Backpackers aware – you don’t always have to head to Thailand or Machu Picchu, because there are some wonderful backpacking loops in the US. I often think the USA is overlooked as one of the great backpacking destinations of the world. Maybe it’s the sheer size of the place, or that it is more associated with road trips and theme parks. Maybe some backpackers will change their minds when they learn of these backpacking loops in the US, especially for those who appreciate the sheer beauty of nature.
With a name like ‘Wonderland Trail,’ it’s no wonder this backpacker’s paradise ranks as one of the best backpacking loops in the US. Established in 1915, Wonderland is a well-maintained and easily-navigated trail, which offers several options for refueling along the way...which you will need, as the trail takes most around ten days to complete. Covering 93 miles of 21,000 foot ups and downs, you won’t be disappointed in the glorious scenery, which includes dark forests, wildflower meadows, many a waterfall, and plenty of wildlife for the animal-lover. The major highlight of Wonderland Trail is known as The Mountain by Northwesterners.
If you’re looking for a long solitary walk, Outer Mountain is your loop. As one of the least-visited large parks in the continental US, you’ll likely find yourself quite alone in Big Bend’s mesas, mountains, piñon woodlands and arroyos. The Outer Mountain is a multi-day 30-mile route, beginning in Chisos Basin and continuing on through Homer Wilson Ranch and Juniper Canyon. The heat and the ruggedness of the trail make the loop physically exerting, so you must be sure to pack enough water. But it’s worth the effort, as the quiet solitude, vibrant desert sunsets, and diamond-encrusted night skies are not easy to come by elsewhere.
It is estimated that the glaciers of this spectacular park may disappear by 2030, so get in here while the gettin’s good. The North Circle is one of the best backpacking loops in the US, and has been around since 1915. The loop was first established to connect hotels and tourist camps which were operated by the Great Northern Railway. Starting at Logan Pass, you will continue along the Highline Trail under the Continental Divide, take a brief detour to gasp at Grinnell Glacier, run alongside an old stone chalet and over Fifty Mountain Pass, and crawl through Ptarmigan Tunnel, a passageway stretching 75 feet through the Ptarmigan Wall.
Recently finished in 2007 by the Appalachian Mountain Club, Grafton Loop Trail covers a 40-mile route around Grafton Notch, which follows forests full of Spruces, nine peaks, granite walls, and some fantastic swimming holes, where you can stop off for a refreshing breather. You may even see a moose out in that wide wilderness. As this lightly used trail is best in September, launch your hike then, in the absence of bugs and the presence of crisp mountain air.
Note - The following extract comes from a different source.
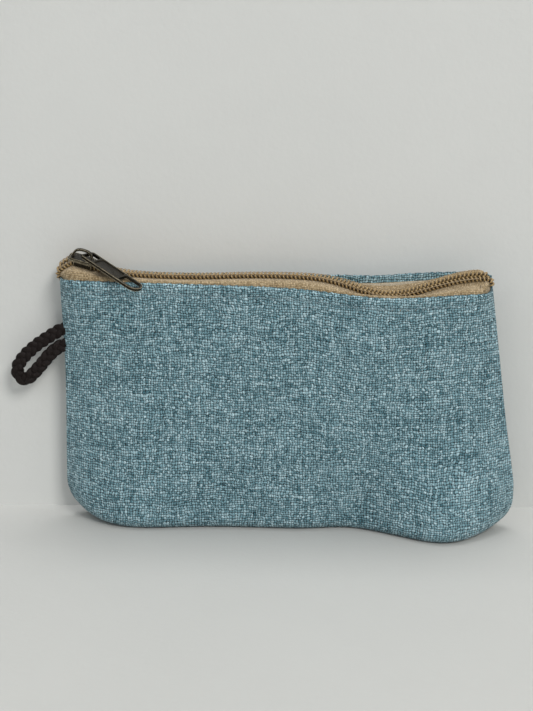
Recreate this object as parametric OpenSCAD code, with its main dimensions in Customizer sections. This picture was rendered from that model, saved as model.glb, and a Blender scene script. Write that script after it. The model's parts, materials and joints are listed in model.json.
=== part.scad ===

The three sisters are quite tall; in fact, at just over 10,000 feet, their sibling rivalry makes them the third-, fourth-, and fifth-largest peaks in Oregon. But this 40-mile circuit is a larger family portrait, including the Little Brother, The Husband, and The Wife. A number of alpine meadows and crystal mountain lakes complete the family reunion, while the area’s volcanic features, like pumice flats, cinder cones, incredible lava flows, and glassy obsidian are perhaps the odd duck cousins of the trail. The small elevation changes of the Three Sisters Loop make it a great alternative to some of the more difficult trails.
As America’s most-visited national park, the Smokies can be rather crowded. However, the Hazel Creek/Forney Creek Loop is located on the North Carolina side, where only 15% of visitors venture. Being so, you’ll have this 57-mile loop almost all to yourself, which means you can prance through the brilliant colors of fall, skinny dip in one of the trail’s many swimming holes, and eat blackberries to your heart’s content. If you start at the park’s high point of Clingmans Dome (6,643 feet) and follow the Appalachian Trail, you’ll drop toward Fontana Lake, which boasts stunning turquoise waters.
With incredibly photogenic pyramidal mountains, this 26-mile route encircles them and includes four 12,400-plus-foot passes along the way – Buckskin, West Maroon, Trail Rider and Frigid Air. Known for its striated red rock, flowery meadows, steep valleys, and craggy jagged mountains, Colorado’s quintessential landscape can all be found along Four Pass Loop. The loop takes two or three days to complete, but you should include one more to relax alongside picturesque Snowmass Lake.
Do you agree? Do you think these US backpacking loops make it one of the great backpacking destinations?